# Information shown start

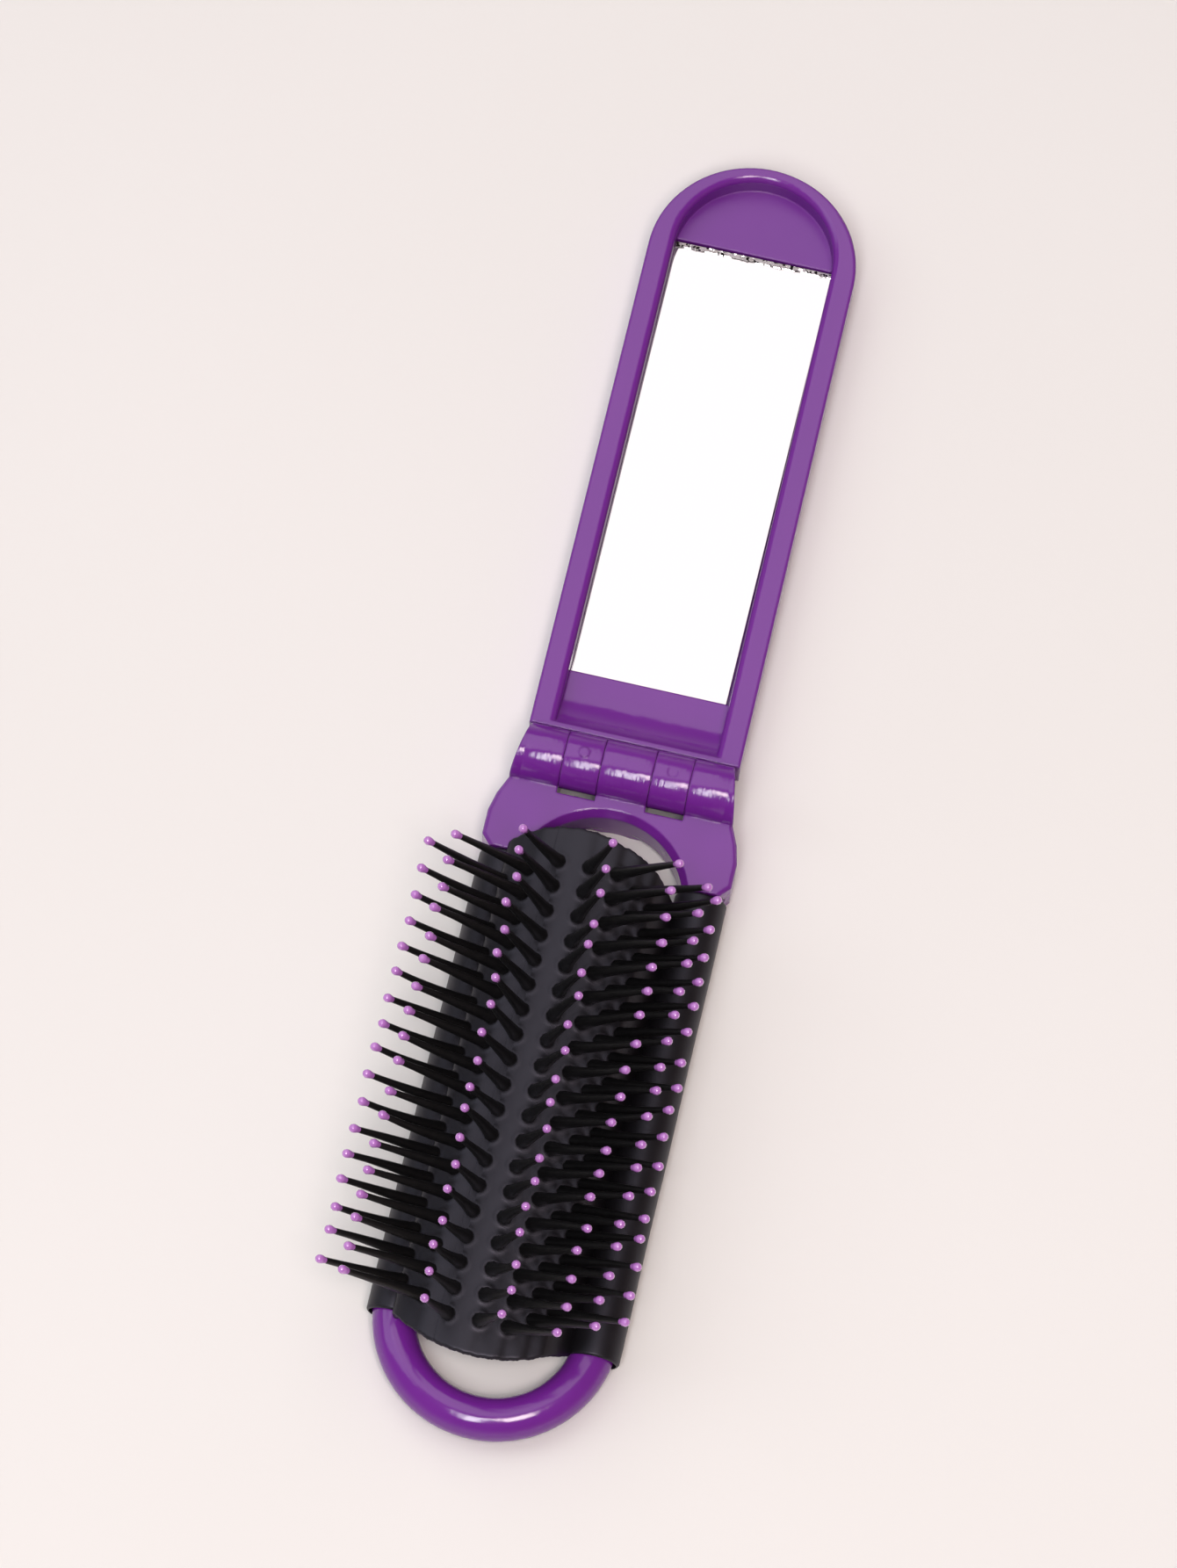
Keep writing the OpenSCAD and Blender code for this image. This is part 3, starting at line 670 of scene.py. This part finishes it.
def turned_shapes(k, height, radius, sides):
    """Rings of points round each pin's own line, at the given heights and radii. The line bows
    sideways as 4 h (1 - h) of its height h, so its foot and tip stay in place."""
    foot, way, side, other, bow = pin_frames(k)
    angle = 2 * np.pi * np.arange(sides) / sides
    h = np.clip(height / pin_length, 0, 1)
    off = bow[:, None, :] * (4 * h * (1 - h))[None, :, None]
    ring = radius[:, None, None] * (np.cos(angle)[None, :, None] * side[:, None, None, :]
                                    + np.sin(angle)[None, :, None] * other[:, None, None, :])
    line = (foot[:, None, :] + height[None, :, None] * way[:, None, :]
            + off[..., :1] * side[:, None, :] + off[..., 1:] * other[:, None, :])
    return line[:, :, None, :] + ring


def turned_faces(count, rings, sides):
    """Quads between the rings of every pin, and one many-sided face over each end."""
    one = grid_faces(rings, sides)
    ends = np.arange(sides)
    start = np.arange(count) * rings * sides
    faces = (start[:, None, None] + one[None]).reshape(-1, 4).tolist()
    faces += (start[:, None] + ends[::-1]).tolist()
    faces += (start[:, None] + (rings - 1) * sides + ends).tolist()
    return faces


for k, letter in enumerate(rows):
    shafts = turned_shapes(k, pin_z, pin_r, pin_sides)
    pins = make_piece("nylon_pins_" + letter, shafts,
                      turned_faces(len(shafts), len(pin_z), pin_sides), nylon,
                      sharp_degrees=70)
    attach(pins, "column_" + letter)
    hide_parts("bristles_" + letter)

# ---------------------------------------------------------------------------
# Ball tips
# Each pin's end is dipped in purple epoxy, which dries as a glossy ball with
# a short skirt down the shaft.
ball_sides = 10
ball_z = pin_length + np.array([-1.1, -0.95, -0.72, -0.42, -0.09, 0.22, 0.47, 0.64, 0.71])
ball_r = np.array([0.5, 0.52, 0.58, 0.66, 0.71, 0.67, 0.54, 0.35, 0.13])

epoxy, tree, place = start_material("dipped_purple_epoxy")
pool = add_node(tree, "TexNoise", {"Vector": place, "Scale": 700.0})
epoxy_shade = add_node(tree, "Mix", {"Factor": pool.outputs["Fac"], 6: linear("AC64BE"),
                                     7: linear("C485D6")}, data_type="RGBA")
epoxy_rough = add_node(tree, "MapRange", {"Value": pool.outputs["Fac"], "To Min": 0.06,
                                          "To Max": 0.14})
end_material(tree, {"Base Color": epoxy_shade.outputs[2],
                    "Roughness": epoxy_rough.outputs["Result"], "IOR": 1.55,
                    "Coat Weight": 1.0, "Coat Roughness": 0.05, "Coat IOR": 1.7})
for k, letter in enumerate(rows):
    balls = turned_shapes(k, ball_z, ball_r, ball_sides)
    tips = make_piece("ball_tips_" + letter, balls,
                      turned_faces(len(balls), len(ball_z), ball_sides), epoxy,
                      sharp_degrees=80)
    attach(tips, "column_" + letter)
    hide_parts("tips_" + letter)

# Information shown end

Problem to solve — Write down every line of the data above that includes the string "attach".

Solution for this exercise —
    attach(pins, "column_" + letter)
    attach(tips, "column_" + letter)